··· GIVEN DATA ···
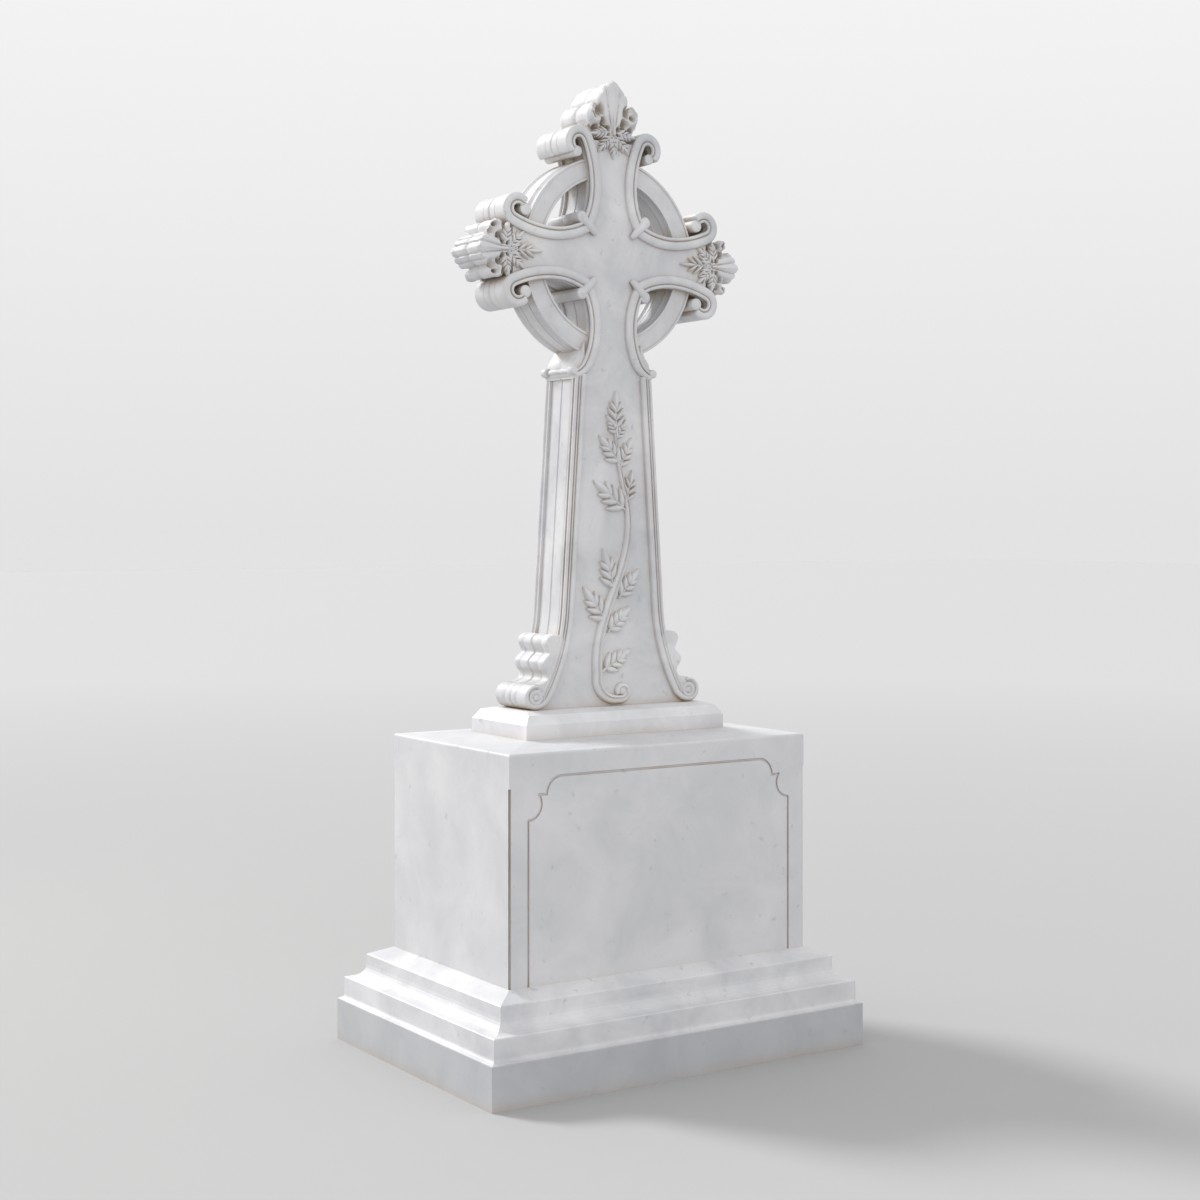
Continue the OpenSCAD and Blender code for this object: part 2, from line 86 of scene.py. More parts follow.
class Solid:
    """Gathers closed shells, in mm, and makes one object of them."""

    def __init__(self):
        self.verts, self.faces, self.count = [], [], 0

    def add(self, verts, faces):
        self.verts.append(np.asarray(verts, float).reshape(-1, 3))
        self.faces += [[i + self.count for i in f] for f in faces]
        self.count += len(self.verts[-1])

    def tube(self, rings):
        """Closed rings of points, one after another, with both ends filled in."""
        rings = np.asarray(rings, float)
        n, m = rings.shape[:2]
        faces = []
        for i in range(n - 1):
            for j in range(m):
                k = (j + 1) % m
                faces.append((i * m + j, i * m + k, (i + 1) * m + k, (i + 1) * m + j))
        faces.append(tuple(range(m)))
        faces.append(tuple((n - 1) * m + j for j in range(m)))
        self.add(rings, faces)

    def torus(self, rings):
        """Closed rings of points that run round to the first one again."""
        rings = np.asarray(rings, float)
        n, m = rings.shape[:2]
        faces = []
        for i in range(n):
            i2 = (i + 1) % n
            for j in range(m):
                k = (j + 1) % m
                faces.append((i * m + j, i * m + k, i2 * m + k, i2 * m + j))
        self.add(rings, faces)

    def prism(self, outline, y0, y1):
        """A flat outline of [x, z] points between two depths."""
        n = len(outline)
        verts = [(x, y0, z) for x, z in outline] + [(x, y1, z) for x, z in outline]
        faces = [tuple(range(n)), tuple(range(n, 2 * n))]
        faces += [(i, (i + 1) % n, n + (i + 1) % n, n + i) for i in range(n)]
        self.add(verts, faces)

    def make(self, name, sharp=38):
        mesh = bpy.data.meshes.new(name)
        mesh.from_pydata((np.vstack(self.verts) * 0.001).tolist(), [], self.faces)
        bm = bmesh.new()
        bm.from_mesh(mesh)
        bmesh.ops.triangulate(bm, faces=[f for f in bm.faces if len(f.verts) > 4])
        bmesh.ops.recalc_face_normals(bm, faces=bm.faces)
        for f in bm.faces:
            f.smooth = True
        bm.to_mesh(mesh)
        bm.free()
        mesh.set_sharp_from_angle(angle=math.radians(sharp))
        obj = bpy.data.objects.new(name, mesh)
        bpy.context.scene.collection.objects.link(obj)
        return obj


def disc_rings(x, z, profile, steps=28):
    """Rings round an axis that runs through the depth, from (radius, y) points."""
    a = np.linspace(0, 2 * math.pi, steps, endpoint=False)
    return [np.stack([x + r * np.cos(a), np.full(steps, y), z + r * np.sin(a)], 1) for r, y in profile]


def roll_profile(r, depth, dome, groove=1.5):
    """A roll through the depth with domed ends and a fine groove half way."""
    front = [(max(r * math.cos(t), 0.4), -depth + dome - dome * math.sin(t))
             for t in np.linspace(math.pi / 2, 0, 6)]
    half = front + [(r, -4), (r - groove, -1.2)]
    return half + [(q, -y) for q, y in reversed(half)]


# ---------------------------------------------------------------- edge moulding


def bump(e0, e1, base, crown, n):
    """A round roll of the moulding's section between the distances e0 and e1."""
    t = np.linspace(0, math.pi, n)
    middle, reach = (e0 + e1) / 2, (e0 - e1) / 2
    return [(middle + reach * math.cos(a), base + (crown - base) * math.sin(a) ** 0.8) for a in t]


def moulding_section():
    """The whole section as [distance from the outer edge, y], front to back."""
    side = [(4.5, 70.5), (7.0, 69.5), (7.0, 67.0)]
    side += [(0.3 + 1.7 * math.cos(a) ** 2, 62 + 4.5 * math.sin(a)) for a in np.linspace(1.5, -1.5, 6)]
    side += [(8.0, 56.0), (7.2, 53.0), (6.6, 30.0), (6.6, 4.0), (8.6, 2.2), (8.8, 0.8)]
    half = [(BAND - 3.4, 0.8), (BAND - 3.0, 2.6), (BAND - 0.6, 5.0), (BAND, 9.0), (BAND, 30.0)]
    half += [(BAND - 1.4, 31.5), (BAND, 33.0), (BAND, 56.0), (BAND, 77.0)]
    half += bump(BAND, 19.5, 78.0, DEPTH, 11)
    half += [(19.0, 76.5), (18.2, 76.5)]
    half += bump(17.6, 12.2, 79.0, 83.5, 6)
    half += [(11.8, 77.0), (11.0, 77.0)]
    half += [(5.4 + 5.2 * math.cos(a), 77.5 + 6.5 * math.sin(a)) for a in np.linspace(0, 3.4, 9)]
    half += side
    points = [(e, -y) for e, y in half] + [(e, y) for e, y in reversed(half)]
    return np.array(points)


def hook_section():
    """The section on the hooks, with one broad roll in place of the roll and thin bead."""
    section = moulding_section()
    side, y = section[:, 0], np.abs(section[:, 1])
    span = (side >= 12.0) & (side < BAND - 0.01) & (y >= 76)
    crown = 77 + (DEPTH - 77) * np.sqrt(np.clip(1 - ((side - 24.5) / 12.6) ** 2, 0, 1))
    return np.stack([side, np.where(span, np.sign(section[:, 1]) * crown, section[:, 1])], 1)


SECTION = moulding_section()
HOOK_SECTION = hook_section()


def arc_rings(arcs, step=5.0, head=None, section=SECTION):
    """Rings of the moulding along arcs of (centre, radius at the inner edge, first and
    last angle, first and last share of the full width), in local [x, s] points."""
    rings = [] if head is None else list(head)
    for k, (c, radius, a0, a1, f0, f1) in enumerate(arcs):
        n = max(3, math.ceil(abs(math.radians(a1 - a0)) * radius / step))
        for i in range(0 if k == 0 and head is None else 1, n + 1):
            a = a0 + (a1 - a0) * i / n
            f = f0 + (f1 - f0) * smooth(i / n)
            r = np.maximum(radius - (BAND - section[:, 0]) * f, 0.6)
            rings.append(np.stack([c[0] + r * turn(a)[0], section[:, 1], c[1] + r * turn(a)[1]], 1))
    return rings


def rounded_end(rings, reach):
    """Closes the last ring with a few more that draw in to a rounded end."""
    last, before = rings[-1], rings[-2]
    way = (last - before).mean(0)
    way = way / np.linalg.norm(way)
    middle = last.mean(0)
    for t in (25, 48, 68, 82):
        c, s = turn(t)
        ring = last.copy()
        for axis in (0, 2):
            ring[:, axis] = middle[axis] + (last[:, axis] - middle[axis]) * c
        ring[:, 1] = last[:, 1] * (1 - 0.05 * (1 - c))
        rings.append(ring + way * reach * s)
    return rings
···
### BRIEF
What are the exact lines from the beginning of the material through the line containing "self.count += len(self.verts[-1])"? Write out those lines alone.

### EXERCISE ANSWER
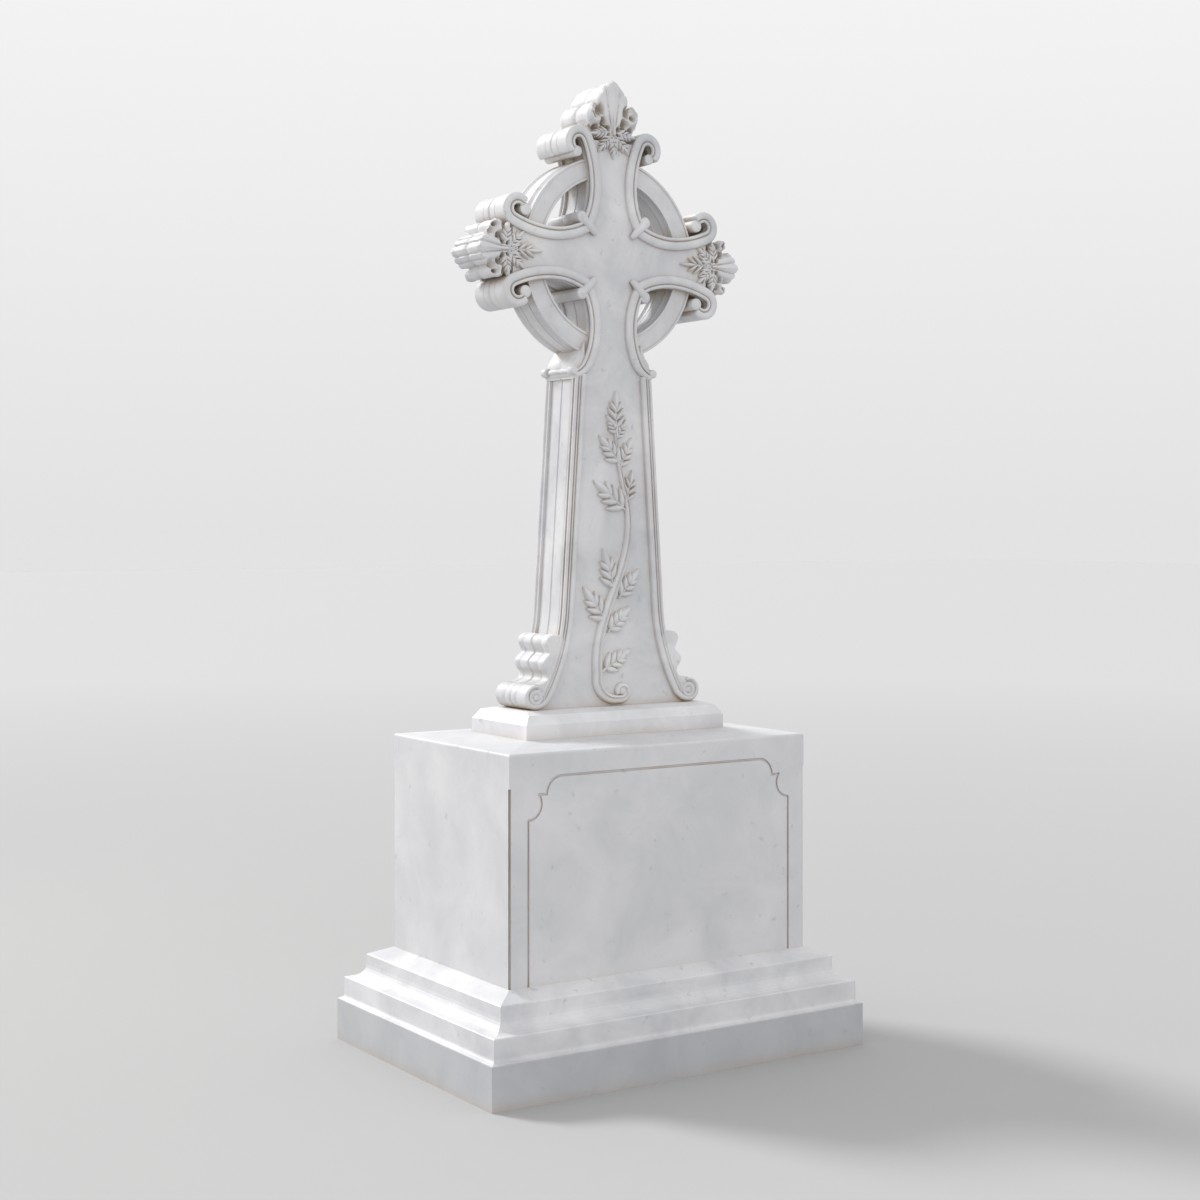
Continue the OpenSCAD and Blender code for this object: part 2, from line 86 of scene.py. More parts follow.
class Solid:
    """Gathers closed shells, in mm, and makes one object of them."""

    def __init__(self):
        self.verts, self.faces, self.count = [], [], 0

    def add(self, verts, faces):
        self.verts.append(np.asarray(verts, float).reshape(-1, 3))
        self.faces += [[i + self.count for i in f] for f in faces]
        self.count += len(self.verts[-1])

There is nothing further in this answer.